## BEGIN

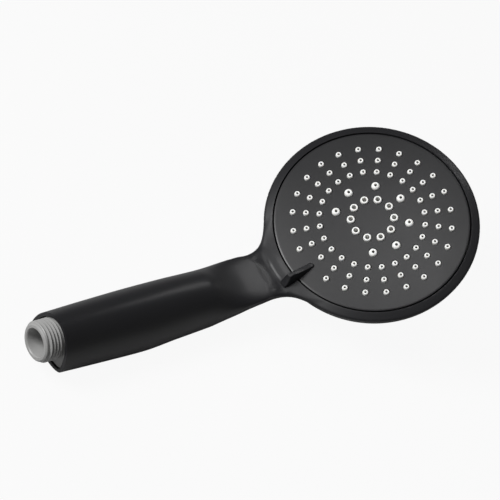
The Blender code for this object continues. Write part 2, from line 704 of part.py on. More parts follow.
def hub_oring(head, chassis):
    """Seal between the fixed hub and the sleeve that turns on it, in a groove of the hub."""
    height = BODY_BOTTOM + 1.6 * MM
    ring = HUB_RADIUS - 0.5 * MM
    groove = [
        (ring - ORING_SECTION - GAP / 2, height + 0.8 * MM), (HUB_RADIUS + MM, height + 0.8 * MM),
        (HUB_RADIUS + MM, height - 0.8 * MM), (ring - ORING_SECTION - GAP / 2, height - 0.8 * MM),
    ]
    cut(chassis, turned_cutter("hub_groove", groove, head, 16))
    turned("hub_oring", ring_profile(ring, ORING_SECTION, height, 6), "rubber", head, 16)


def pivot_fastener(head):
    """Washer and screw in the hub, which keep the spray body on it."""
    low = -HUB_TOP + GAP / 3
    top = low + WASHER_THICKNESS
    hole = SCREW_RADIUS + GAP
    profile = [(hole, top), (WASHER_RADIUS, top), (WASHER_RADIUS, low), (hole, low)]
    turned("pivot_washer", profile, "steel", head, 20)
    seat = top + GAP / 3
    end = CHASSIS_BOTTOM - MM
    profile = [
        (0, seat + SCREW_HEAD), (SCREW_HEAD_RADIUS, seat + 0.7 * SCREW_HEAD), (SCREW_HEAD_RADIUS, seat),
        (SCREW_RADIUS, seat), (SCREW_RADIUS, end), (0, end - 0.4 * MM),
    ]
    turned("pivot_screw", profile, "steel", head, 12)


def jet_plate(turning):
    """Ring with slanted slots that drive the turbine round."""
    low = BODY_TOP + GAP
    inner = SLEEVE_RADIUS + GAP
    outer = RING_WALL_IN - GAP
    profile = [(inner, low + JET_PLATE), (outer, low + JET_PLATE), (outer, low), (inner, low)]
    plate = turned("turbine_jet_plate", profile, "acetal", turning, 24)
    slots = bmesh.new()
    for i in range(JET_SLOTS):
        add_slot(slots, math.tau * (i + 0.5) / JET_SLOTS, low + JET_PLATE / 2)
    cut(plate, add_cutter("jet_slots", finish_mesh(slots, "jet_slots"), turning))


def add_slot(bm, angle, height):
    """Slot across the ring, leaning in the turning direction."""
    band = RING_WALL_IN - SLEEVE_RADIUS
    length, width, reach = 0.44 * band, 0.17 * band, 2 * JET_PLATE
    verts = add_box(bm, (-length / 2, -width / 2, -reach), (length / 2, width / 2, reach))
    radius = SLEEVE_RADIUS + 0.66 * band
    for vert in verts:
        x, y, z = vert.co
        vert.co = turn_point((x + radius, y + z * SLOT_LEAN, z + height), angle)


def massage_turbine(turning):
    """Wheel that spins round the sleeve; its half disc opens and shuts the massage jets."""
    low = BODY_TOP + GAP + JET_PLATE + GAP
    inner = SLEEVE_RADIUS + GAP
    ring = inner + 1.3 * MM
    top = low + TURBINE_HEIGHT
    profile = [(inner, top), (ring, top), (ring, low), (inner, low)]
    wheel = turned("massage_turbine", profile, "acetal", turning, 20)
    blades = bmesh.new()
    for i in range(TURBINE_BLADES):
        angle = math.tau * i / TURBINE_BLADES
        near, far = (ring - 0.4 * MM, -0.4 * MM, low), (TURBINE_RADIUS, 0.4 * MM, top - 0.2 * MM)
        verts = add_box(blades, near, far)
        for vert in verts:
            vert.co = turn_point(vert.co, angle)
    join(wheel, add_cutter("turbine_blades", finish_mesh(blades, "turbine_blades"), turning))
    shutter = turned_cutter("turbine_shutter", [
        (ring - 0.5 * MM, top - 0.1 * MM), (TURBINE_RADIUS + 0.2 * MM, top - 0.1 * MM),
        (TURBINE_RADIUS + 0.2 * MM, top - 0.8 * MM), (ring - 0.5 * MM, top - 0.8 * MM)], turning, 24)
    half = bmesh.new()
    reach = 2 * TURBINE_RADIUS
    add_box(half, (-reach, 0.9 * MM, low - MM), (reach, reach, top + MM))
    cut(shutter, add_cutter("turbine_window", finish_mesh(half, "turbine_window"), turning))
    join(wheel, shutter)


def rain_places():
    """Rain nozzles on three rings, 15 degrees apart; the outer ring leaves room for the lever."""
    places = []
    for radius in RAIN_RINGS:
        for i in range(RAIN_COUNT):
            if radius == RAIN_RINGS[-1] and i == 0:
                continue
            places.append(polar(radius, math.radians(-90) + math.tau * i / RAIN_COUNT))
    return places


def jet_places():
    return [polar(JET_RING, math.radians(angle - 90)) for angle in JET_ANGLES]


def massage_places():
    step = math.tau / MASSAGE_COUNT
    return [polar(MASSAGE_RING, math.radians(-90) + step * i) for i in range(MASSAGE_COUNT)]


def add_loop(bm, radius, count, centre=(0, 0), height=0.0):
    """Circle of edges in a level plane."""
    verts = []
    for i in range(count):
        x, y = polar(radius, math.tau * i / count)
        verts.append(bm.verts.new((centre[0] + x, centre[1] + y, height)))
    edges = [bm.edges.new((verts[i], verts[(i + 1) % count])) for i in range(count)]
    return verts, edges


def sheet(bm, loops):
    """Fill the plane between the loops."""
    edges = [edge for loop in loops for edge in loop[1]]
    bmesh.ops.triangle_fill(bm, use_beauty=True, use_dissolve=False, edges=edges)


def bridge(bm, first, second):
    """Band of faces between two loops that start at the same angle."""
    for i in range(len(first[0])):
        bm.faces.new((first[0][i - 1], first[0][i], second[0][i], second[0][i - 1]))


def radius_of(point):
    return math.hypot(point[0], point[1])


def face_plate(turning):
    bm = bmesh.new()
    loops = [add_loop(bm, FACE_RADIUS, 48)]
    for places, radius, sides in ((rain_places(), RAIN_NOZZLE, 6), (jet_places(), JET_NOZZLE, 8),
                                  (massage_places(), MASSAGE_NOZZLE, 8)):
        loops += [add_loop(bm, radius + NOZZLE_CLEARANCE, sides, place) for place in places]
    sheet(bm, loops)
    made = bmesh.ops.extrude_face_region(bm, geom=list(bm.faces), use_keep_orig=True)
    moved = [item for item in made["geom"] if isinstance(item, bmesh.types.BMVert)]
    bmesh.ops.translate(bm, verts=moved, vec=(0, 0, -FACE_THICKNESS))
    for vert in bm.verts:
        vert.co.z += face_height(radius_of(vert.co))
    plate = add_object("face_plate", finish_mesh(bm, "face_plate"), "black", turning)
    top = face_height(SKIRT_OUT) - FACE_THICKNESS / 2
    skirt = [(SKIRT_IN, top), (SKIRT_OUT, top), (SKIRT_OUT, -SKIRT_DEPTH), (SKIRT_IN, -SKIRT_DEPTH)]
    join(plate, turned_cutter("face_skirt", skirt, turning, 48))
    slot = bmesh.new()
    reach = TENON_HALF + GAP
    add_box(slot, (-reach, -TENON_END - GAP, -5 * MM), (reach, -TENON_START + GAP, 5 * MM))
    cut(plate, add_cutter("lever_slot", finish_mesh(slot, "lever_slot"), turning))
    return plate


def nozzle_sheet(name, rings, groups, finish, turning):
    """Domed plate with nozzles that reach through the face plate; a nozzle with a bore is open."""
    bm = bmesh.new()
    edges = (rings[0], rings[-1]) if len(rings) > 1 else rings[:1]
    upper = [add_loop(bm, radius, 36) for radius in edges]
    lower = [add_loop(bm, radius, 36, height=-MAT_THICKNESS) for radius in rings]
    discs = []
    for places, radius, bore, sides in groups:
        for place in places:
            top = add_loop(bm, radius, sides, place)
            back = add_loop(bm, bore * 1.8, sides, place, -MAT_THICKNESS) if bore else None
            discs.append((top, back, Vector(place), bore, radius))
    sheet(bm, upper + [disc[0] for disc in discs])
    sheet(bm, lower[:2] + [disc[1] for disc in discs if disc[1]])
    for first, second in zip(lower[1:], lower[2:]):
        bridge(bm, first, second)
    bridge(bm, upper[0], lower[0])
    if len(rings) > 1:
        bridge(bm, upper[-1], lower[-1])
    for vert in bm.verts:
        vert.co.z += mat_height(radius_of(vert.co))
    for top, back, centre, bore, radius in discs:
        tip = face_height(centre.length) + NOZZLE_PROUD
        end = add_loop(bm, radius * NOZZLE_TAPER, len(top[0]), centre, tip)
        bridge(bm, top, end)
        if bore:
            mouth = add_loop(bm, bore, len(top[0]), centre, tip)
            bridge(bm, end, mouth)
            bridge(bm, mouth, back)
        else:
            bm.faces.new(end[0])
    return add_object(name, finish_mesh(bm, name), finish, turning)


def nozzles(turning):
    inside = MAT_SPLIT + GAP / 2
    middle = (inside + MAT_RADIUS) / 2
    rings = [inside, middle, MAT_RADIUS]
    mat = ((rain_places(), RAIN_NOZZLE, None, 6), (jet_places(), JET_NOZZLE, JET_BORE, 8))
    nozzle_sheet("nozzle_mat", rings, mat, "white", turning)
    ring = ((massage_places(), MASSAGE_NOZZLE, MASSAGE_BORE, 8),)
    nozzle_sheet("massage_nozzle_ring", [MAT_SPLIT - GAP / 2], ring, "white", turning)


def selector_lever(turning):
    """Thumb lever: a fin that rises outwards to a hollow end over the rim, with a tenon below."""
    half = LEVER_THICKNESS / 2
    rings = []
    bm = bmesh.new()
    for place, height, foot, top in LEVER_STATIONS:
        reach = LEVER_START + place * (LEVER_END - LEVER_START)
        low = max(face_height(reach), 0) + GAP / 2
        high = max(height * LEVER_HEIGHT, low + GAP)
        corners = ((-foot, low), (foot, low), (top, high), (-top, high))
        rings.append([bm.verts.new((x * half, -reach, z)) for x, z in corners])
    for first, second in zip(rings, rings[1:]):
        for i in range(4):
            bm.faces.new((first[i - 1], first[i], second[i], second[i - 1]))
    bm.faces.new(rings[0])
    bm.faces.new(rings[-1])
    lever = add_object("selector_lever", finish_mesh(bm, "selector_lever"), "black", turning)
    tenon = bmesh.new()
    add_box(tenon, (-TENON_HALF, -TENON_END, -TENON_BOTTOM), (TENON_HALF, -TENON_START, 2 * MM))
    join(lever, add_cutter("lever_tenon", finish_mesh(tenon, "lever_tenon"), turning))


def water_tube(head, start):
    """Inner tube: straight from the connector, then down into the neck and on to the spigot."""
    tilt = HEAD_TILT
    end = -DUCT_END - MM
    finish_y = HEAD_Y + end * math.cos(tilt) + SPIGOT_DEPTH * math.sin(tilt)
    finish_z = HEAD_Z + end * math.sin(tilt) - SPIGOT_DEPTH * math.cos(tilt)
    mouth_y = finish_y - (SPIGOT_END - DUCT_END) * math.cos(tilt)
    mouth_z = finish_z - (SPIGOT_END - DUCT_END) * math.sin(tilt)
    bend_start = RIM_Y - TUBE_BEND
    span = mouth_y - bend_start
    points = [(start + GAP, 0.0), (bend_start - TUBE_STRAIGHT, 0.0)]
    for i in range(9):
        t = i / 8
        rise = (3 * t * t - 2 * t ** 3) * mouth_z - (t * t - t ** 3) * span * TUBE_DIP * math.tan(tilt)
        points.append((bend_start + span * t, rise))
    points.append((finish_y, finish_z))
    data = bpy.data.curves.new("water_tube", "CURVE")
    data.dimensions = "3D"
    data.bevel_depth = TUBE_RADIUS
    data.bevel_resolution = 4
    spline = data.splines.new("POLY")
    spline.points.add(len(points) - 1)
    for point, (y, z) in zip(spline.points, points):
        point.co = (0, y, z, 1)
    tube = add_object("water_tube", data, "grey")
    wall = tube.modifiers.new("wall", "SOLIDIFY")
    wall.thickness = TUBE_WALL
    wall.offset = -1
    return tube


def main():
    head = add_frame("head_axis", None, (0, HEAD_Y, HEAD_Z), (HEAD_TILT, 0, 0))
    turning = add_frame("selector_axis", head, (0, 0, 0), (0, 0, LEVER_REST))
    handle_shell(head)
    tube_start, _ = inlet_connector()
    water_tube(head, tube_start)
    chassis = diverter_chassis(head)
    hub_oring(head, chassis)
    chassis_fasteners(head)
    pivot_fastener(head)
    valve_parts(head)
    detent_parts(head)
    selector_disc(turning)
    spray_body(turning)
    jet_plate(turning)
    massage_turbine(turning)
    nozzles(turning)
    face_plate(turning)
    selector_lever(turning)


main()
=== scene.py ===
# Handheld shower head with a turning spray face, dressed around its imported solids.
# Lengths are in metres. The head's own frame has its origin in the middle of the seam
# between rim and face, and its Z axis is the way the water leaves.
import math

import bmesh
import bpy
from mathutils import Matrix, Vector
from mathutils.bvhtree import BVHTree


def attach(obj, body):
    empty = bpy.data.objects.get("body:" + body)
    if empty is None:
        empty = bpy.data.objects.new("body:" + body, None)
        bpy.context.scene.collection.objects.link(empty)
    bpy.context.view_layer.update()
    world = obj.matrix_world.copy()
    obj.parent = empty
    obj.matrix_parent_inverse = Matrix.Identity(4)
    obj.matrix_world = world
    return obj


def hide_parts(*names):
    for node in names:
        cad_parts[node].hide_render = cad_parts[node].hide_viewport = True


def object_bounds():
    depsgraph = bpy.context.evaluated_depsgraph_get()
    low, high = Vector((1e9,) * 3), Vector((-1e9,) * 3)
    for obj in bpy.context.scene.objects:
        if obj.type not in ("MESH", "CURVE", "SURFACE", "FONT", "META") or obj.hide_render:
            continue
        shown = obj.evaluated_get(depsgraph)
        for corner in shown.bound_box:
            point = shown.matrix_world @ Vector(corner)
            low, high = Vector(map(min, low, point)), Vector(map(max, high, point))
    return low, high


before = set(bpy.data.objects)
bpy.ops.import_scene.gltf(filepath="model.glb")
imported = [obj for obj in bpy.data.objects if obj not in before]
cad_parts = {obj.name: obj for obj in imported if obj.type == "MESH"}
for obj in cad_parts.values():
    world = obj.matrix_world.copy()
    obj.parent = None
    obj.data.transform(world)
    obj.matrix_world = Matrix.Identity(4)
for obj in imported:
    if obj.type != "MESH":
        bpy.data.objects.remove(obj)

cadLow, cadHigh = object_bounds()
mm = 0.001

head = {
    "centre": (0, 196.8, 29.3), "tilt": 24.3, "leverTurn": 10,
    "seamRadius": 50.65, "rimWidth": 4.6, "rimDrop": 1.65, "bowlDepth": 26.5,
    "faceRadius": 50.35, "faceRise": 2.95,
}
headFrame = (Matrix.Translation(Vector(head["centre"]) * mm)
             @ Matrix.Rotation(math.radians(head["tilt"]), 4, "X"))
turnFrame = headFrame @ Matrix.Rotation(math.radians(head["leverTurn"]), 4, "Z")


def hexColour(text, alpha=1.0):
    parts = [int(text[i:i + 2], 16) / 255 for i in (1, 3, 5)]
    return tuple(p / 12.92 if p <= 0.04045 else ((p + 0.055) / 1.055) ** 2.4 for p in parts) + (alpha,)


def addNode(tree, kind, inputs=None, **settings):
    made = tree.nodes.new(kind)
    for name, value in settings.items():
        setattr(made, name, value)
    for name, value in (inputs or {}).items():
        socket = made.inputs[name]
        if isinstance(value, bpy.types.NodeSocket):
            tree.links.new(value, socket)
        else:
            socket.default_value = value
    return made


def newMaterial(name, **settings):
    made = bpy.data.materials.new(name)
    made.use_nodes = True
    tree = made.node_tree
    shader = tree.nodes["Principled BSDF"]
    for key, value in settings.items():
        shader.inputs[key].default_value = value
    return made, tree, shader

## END
## BEGIN

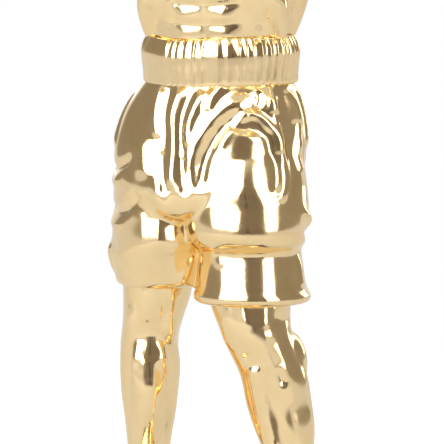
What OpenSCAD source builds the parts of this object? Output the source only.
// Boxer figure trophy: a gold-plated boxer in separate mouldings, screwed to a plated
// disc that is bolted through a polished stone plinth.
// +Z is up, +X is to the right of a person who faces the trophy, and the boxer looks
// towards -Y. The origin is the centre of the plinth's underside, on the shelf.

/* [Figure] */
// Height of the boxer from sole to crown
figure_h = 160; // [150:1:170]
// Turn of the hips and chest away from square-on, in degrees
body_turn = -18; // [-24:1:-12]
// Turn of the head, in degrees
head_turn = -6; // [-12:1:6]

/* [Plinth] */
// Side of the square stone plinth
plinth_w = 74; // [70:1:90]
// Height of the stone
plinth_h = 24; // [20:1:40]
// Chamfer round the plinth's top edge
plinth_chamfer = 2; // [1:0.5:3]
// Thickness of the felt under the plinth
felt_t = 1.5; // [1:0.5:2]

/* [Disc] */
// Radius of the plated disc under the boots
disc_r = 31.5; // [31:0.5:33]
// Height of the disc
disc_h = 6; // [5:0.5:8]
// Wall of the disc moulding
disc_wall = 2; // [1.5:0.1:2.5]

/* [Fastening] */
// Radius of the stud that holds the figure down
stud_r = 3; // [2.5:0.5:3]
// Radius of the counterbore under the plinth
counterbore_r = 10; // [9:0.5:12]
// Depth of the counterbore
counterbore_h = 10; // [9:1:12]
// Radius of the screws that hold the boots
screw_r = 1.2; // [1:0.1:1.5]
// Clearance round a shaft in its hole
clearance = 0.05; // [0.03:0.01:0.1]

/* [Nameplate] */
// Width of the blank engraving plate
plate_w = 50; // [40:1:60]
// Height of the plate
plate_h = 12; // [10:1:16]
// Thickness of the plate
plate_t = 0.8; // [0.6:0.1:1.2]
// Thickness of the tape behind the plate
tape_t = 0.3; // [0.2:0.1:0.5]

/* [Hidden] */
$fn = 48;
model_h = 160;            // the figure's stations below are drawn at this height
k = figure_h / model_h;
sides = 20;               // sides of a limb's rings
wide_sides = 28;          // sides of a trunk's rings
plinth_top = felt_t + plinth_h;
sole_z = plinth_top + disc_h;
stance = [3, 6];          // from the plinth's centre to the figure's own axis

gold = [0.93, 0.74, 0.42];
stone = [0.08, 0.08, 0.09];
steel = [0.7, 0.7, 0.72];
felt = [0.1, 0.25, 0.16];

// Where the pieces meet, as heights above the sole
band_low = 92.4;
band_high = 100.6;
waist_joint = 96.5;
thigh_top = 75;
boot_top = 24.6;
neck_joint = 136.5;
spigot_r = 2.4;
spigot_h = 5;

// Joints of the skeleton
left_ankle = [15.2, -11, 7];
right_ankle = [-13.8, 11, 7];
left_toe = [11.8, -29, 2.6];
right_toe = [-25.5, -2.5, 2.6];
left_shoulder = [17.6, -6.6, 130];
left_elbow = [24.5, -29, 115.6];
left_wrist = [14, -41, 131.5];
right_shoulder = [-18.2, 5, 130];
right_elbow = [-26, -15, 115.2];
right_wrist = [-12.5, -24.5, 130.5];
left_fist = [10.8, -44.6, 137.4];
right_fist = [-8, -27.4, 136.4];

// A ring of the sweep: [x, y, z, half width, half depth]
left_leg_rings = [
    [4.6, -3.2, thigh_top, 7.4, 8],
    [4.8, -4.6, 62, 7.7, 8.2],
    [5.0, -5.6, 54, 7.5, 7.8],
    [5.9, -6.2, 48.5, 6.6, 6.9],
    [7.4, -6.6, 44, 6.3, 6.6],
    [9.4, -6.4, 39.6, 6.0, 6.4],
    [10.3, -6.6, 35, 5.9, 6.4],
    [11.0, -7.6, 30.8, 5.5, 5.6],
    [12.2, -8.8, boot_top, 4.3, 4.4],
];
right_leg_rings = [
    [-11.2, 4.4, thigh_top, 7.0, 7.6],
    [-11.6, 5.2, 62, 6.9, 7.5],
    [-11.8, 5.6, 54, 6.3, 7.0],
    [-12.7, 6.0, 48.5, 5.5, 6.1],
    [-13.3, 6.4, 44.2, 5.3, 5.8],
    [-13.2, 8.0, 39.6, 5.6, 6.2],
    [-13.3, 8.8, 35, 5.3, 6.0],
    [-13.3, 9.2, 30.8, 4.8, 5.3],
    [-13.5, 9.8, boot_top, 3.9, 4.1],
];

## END

Set exercise: Repeat the entries above verbatim, but only from the line that has "spray_body(turning)" down to the line that has "for node in", inclusive.

Reply to the task:
    spray_body(turning)
    jet_plate(turning)
    massage_turbine(turning)
    nozzles(turning)
    face_plate(turning)
    selector_lever(turning)


main()
=== scene.py ===
# Handheld shower head with a turning spray face, dressed around its imported solids.
# Lengths are in metres. The head's own frame has its origin in the middle of the seam
# between rim and face, and its Z axis is the way the water leaves.
import math

import bmesh
import bpy
from mathutils import Matrix, Vector
from mathutils.bvhtree import BVHTree


def attach(obj, body):
    empty = bpy.data.objects.get("body:" + body)
    if empty is None:
        empty = bpy.data.objects.new("body:" + body, None)
        bpy.context.scene.collection.objects.link(empty)
    bpy.context.view_layer.update()
    world = obj.matrix_world.copy()
    obj.parent = empty
    obj.matrix_parent_inverse = Matrix.Identity(4)
    obj.matrix_world = world
    return obj


def hide_parts(*names):
    for node in names:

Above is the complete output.